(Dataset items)
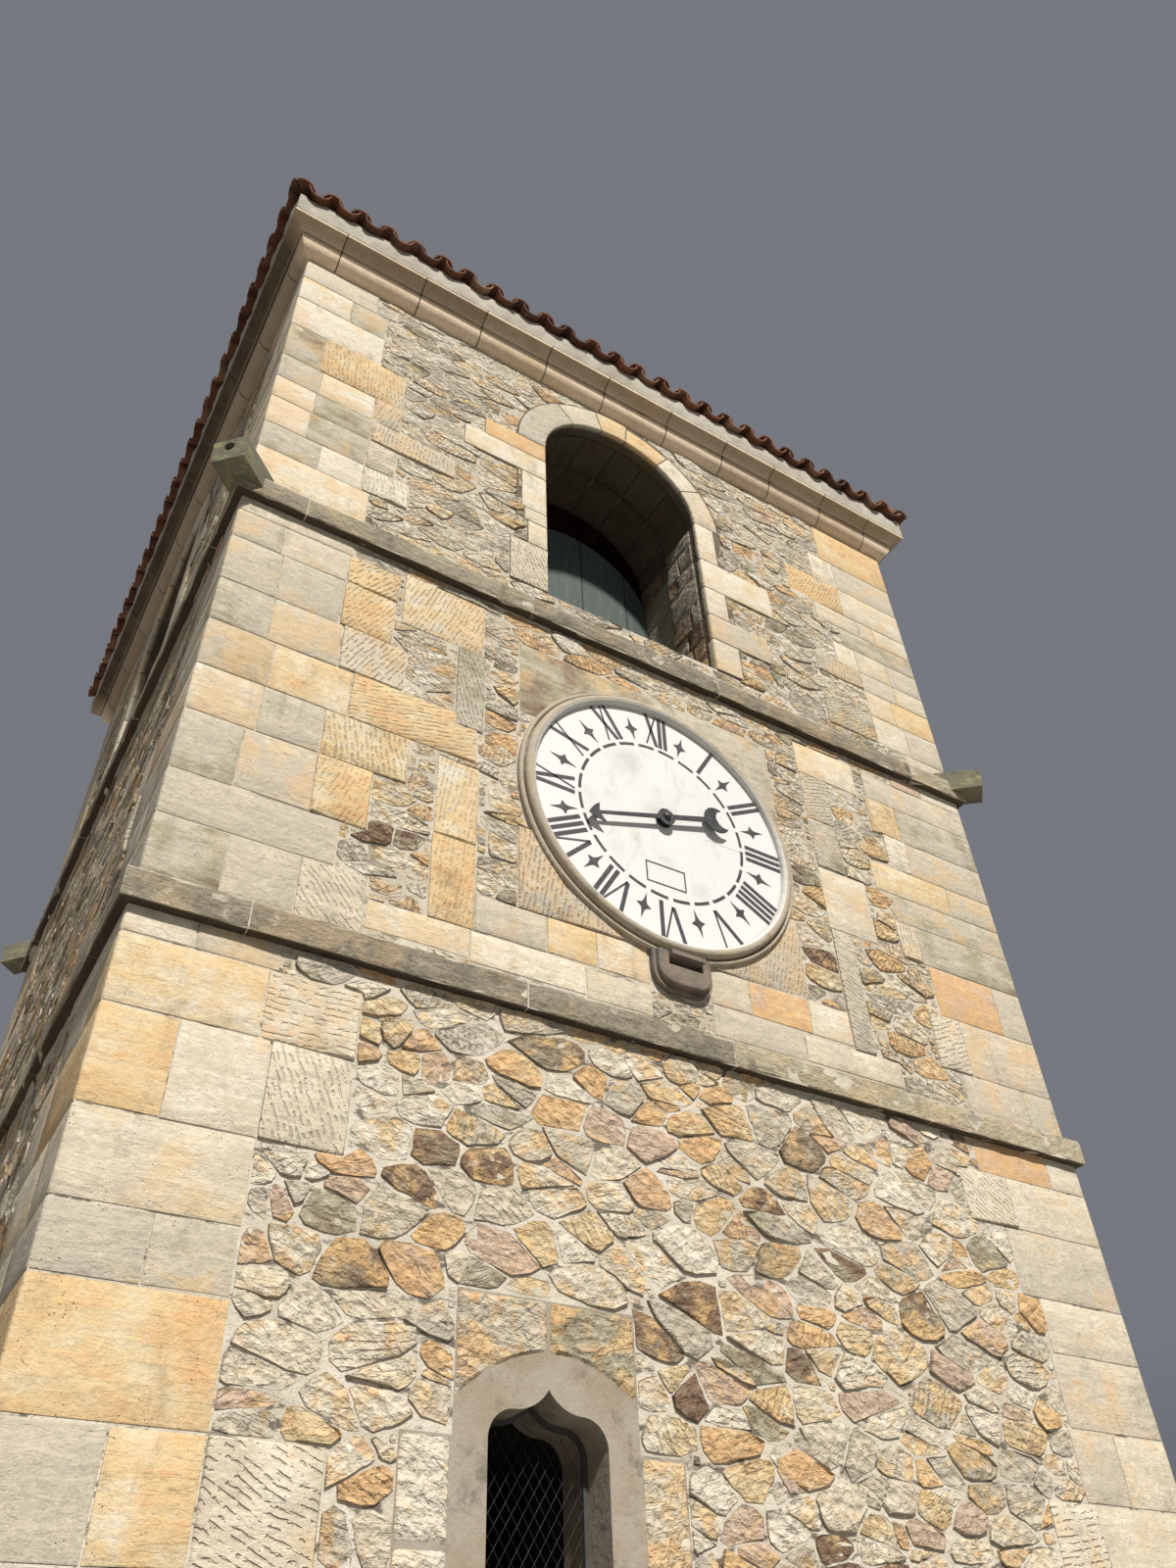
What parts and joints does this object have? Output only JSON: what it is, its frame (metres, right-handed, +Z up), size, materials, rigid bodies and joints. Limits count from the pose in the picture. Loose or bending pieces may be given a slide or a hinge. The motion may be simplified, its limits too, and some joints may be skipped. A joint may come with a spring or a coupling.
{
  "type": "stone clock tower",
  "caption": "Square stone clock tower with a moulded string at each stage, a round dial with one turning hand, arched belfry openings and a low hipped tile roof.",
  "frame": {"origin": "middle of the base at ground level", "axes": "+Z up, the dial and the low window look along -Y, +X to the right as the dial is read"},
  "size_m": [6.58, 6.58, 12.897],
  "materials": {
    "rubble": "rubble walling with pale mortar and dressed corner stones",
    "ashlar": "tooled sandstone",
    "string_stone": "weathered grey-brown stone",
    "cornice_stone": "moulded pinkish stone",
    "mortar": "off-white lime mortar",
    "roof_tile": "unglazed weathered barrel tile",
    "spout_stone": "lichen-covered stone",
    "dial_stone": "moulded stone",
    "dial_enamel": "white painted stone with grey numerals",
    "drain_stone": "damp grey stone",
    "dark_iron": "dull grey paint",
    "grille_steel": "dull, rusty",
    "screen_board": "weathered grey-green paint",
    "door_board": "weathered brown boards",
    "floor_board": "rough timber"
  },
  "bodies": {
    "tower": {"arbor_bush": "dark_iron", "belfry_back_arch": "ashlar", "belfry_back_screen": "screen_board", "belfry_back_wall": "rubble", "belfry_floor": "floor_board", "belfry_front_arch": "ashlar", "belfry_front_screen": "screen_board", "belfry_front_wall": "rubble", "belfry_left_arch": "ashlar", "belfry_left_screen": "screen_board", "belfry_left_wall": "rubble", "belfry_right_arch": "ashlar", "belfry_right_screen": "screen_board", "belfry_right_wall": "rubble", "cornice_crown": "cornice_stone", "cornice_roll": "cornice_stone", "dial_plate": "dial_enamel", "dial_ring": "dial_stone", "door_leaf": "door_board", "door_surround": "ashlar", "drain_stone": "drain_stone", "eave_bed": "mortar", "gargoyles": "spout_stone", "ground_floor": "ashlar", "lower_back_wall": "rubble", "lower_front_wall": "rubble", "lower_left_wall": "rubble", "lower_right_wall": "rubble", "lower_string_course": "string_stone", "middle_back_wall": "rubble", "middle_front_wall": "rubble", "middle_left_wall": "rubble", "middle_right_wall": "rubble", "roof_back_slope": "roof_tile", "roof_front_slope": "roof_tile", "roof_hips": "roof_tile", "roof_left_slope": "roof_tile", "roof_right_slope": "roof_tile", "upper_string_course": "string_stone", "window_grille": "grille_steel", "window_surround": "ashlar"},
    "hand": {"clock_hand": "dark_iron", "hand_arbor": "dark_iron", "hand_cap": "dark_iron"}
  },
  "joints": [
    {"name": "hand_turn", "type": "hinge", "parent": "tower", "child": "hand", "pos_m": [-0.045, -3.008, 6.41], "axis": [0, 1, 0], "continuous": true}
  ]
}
---
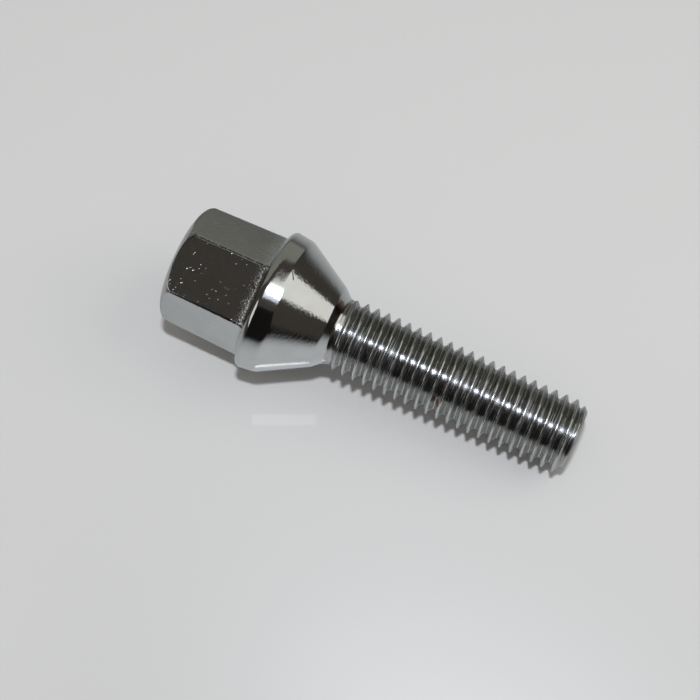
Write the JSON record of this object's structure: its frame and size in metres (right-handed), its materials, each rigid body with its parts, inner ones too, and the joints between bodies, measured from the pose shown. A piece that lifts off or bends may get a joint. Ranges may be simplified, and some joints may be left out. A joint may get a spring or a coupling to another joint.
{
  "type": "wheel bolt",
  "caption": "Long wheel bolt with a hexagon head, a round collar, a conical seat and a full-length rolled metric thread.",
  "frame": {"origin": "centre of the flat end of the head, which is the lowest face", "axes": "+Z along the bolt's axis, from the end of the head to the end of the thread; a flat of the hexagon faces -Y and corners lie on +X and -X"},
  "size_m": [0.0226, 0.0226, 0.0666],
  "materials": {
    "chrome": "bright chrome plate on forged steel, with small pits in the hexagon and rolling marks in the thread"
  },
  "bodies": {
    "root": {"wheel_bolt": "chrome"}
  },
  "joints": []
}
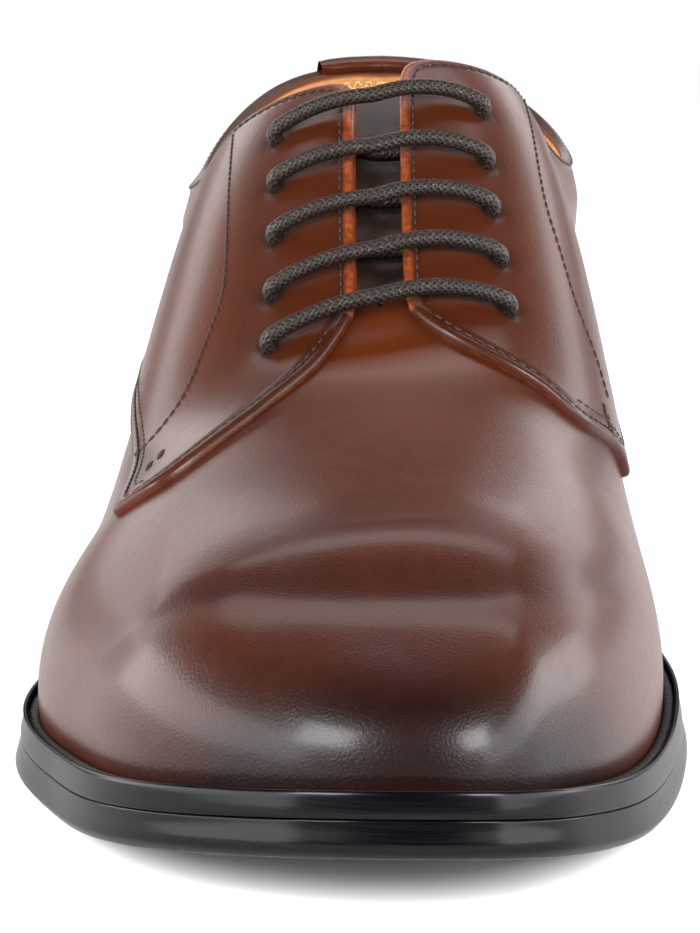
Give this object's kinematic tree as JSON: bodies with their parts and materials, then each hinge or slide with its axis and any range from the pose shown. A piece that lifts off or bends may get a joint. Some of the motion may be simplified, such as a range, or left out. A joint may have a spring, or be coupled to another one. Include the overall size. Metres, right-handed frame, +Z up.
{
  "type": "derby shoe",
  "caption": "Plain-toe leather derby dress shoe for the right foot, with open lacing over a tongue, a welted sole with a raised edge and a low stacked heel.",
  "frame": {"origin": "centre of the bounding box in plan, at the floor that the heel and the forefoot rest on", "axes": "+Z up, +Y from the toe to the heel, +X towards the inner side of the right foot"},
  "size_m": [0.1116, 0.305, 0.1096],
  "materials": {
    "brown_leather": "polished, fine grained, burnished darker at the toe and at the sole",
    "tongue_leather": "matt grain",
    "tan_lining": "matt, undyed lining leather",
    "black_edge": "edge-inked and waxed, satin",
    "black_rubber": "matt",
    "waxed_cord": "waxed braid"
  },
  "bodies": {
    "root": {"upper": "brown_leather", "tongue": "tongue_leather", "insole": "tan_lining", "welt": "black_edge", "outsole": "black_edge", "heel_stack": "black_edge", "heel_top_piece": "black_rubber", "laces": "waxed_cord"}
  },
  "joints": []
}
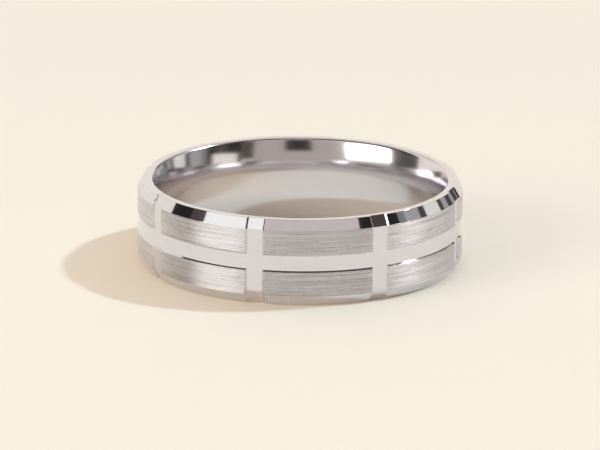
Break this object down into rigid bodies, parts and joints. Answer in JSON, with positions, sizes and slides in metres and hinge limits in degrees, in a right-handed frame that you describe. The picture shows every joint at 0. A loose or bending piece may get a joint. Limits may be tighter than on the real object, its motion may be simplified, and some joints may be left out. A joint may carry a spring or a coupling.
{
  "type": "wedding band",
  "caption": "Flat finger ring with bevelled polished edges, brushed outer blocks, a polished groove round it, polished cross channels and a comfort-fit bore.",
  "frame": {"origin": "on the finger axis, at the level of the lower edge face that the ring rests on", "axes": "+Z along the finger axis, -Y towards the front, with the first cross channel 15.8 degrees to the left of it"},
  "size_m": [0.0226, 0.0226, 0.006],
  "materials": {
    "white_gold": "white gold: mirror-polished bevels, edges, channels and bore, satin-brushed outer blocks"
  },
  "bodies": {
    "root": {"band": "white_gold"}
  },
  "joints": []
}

Given problem: Scan the material line by line and report each one that contains "degrees".

Answer to this exercise:
Break this object down into rigid bodies, parts and joints. Answer in JSON, with positions, sizes and slides in metres and hinge limits in degrees, in a right-handed frame that you describe. The picture shows every joint at 0. A loose or bending piece may get a joint. Limits may be tighter than on the real object, its motion may be simplified, and some joints may be left out. A joint may carry a spring or a coupling.
  "frame": {"origin": "on the finger axis, at the level of the lower edge face that the ring rests on", "axes": "+Z along the finger axis, -Y towards the front, with the first cross channel 15.8 degrees to the left of it"},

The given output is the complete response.